The Decision to Walk Away
Under CEO David Linde, Participant Media framed the shutdown not as a failure of the team or mission, but as a strategic reallocation of resources. The company concluded that competing as an independent linear network had become untenable. Distribution was fragmenting. Audiences were leaving cable. Partners were scarce. No buyer emerged for the channel, underscoring how difficult survival had become for niche cable networks without must-have programming.
The participant chose to focus instead on what it did best. Creating content and distributing it globally through partnerships, digital platforms, and streaming services, rather than owning a legacy distribution pipe.
The mission survived. The medium did not.
What Pivot Got Right and Wrong
Pivot correctly identified that younger audiences cared about social issues and wanted media that reflected their values. That insight was not wrong. What Pivot misjudged was the importance of meeting those audiences where they already were.
Values could not overcome friction. A generation trained on on-demand viewing, algorithmic discovery, and mobile-first consumption was unlikely to reorganize its habits around a linear cable channel, no matter how well-intentioned the programming.
Pivot tried to culturally reinvent cable without structurally escaping it.
The Structural Lesson
Pivot’s story illustrates a recurring truth in media transitions. When distribution breaks, content alone cannot fix it.
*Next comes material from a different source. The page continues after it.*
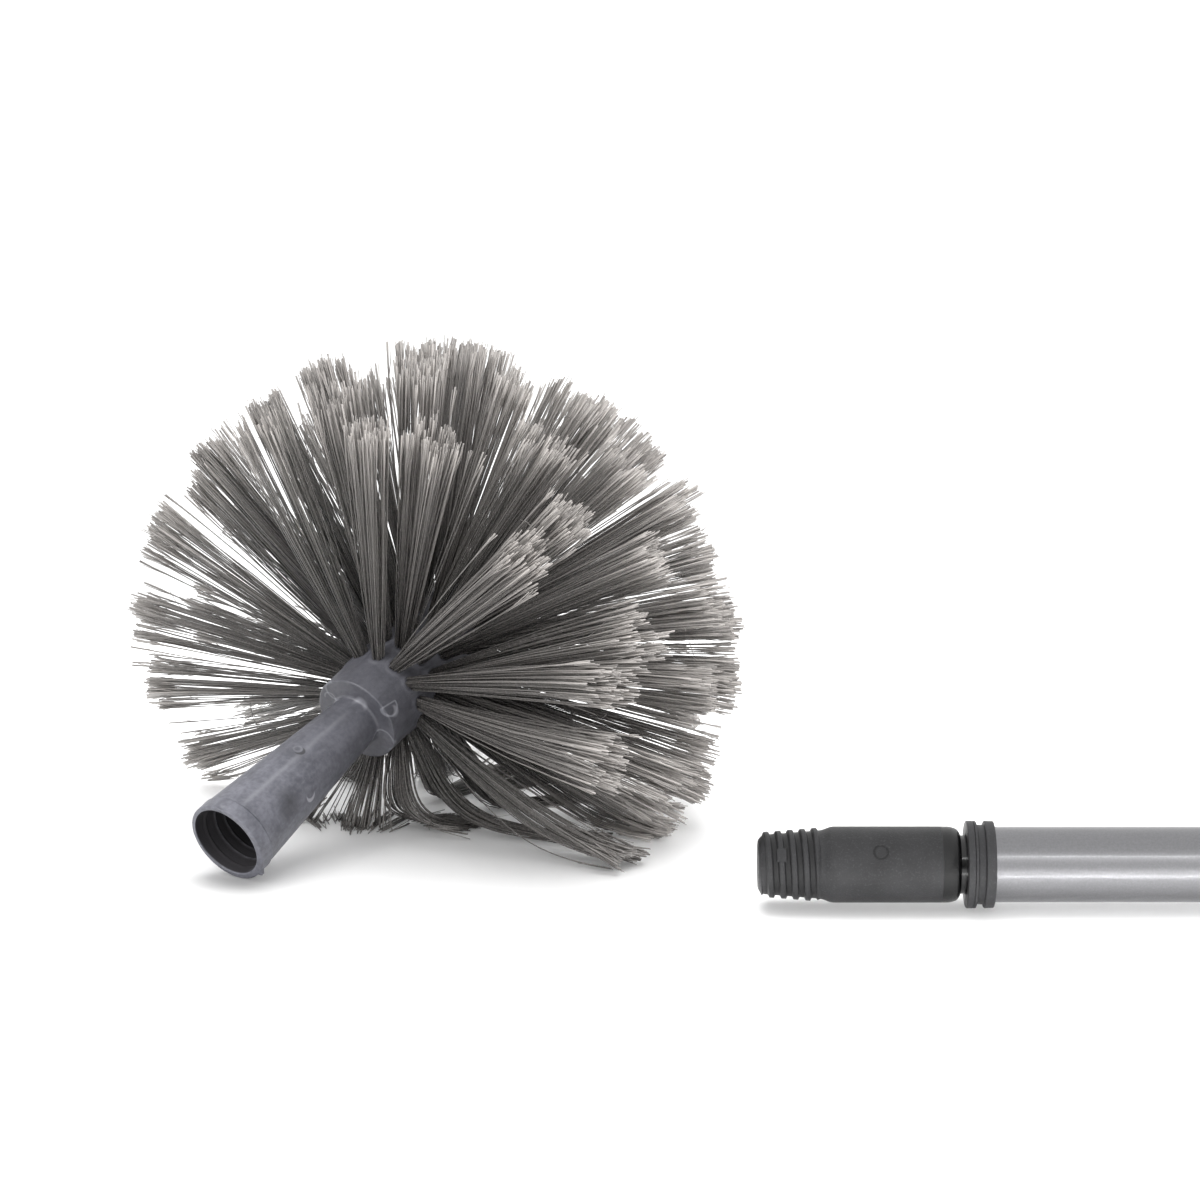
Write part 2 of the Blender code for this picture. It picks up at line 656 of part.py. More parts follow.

You cannot program your way out of a platform shift.
Millennials did not reject Pivot’s mission. They rejected the idea of discovering, scheduling, and consuming it through a cable network.
Pivot’s Place in Media History
Pivot now sits as a marker in the long decline of niche cable experimentation. It was not careless, underfunded, or creatively shallow. It was simply misaligned with how audiences were already behaving.
The network arrived too late to save cable and too early to fully embrace streaming.
Sometimes the archive lesson is not about why an idea failed, but why the system it depended on was already past the point of reinvention.